• **Source excerpt**
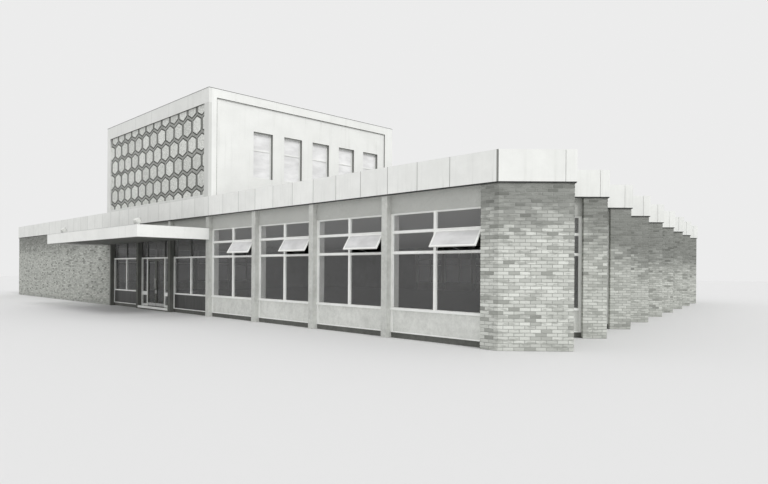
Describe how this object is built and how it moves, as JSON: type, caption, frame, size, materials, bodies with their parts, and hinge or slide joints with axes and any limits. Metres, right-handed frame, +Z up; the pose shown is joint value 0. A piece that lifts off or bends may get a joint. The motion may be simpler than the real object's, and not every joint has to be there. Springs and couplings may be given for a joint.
{
  "type": "library building",
  "caption": "Low brick library with glazed bays, a stepped side, a canopy and a taller white block with a honeycomb relief.",
  "frame": {"origin": "centre of the building's box, on the ground", "axes": "+X to the right along the front, -Y out of the front, +Z up"},
  "size_m": [38.4042, 30.7828, 8.24],
  "materials": {
    "brick": "rough",
    "white_render": "matte",
    "fascia_panel": "matte",
    "concrete": "rough",
    "aggregate": "rough",
    "spandrel": "matte",
    "dark_panel": "matte",
    "white_paint": "satin",
    "dark_wood": "satin",
    "glass": "gloss",
    "roofing": "rough",
    "metal": "satin"
  },
  "bodies": {
    "building": {"floor_slab": "concrete", "front_brick_wall": "brick", "left_wall": "brick", "rear_wall": "brick", "corner_pier": "brick", "side_piers": "brick", "side_return_walls": "brick", "wall_columns": "concrete", "front_window_frames": "white_paint", "side_window_frames": "white_paint", "back_window_frames": "white_paint", "front_window_glass": "glass", "side_window_glass": "glass", "back_window_glass": "glass", "spandrel_panels": "spandrel", "window_lintels": "aggregate", "window_plinths": "concrete", "front_vents": "white_paint", "front_vent_glass": "glass", "entrance_frames": "white_paint", "entrance_glass": "glass", "entrance_panels": "dark_panel", "door_jambs": "white_paint", "door_overlight": "white_paint", "door_threshold": "concrete", "low_roof": "roofing", "roof_parapet": "concrete", "front_fascia": "fascia_panel", "back_fascia": "fascia_panel", "side_fascia": "fascia_panel", "tower_front_frame": "white_render", "tower_relief_wall": "concrete", "relief_hexagons": "aggregate", "tower_right_wall": "white_render", "tower_left_wall": "white_render", "tower_rear_wall": "white_render", "tower_roof": "roofing", "tower_side_trim": "white_render", "tower_window_frames": "white_paint", "tower_window_glass": "glass", "canopy_fascia": "white_render", "canopy_roof": "roofing", "canopy_lights": "metal"},
    "left_door": {"left_door_leaf": "dark_wood", "left_door_glass": "glass"},
    "right_door": {"right_door_leaf": "dark_wood", "right_door_glass": "glass"}
  },
  "joints": [
    {"name": "left_door_hinge", "type": "hinge", "parent": "building", "child": "left_door", "pos_m": [-0.02458, -12.63138, 1.1], "axis": [0, 0, -1], "range_deg": [0, 95]},
    {"name": "right_door_hinge", "type": "hinge", "parent": "building", "child": "right_door", "pos_m": [1.54842, -12.63138, 1.1], "axis": [0, 0, 1], "range_deg": [0, 95]}
  ]
}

• **Task requirements**
Each line of the listing should be copied exactly.

• **The completed task**
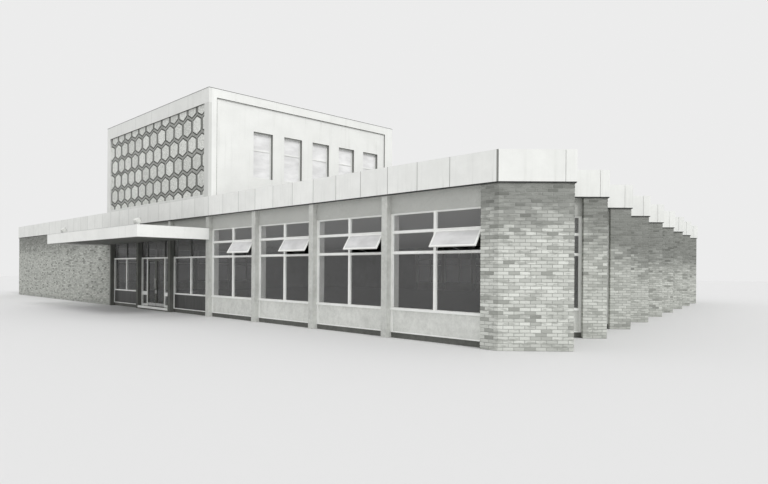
Describe how this object is built and how it moves, as JSON: type, caption, frame, size, materials, bodies with their parts, and hinge or slide joints with axes and any limits. Metres, right-handed frame, +Z up; the pose shown is joint value 0. A piece that lifts off or bends may get a joint. The motion may be simpler than the real object's, and not every joint has to be there. Springs and couplings may be given for a joint.
{
  "type": "library building",
  "caption": "Low brick library with glazed bays, a stepped side, a canopy and a taller white block with a honeycomb relief.",
  "frame": {"origin": "centre of the building's box, on the ground", "axes": "+X to the right along the front, -Y out of the front, +Z up"},
  "size_m": [38.4042, 30.7828, 8.24],
  "materials": {
    "brick": "rough",
    "white_render": "matte",
    "fascia_panel": "matte",
    "concrete": "rough",
    "aggregate": "rough",
    "spandrel": "matte",
    "dark_panel": "matte",
    "white_paint": "satin",
    "dark_wood": "satin",
    "glass": "gloss",
    "roofing": "rough",
    "metal": "satin"
  },
  "bodies": {
    "building": {"floor_slab": "concrete", "front_brick_wall": "brick", "left_wall": "brick", "rear_wall": "brick", "corner_pier": "brick", "side_piers": "brick", "side_return_walls": "brick", "wall_columns": "concrete", "front_window_frames": "white_paint", "side_window_frames": "white_paint", "back_window_frames": "white_paint", "front_window_glass": "glass", "side_window_glass": "glass", "back_window_glass": "glass", "spandrel_panels": "spandrel", "window_lintels": "aggregate", "window_plinths": "concrete", "front_vents": "white_paint", "front_vent_glass": "glass", "entrance_frames": "white_paint", "entrance_glass": "glass", "entrance_panels": "dark_panel", "door_jambs": "white_paint", "door_overlight": "white_paint", "door_threshold": "concrete", "low_roof": "roofing", "roof_parapet": "concrete", "front_fascia": "fascia_panel", "back_fascia": "fascia_panel", "side_fascia": "fascia_panel", "tower_front_frame": "white_render", "tower_relief_wall": "concrete", "relief_hexagons": "aggregate", "tower_right_wall": "white_render", "tower_left_wall": "white_render", "tower_rear_wall": "white_render", "tower_roof": "roofing", "tower_side_trim": "white_render", "tower_window_frames": "white_paint", "tower_window_glass": "glass", "canopy_fascia": "white_render", "canopy_roof": "roofing", "canopy_lights": "metal"},
    "left_door": {"left_door_leaf": "dark_wood", "left_door_glass": "glass"},
    "right_door": {"right_door_leaf": "dark_wood", "right_door_glass": "glass"}
  },
  "joints": [
    {"name": "left_door_hinge", "type": "hinge", "parent": "building", "child": "left_door", "pos_m": [-0.02458, -12.63138, 1.1], "axis": [0, 0, -1], "range_deg": [0, 95]},
    {"name": "right_door_hinge", "type": "hinge", "parent": "building", "child": "right_door", "pos_m": [1.54842, -12.63138, 1.1], "axis": [0, 0, 1], "range_deg": [0, 95]}
  ]
}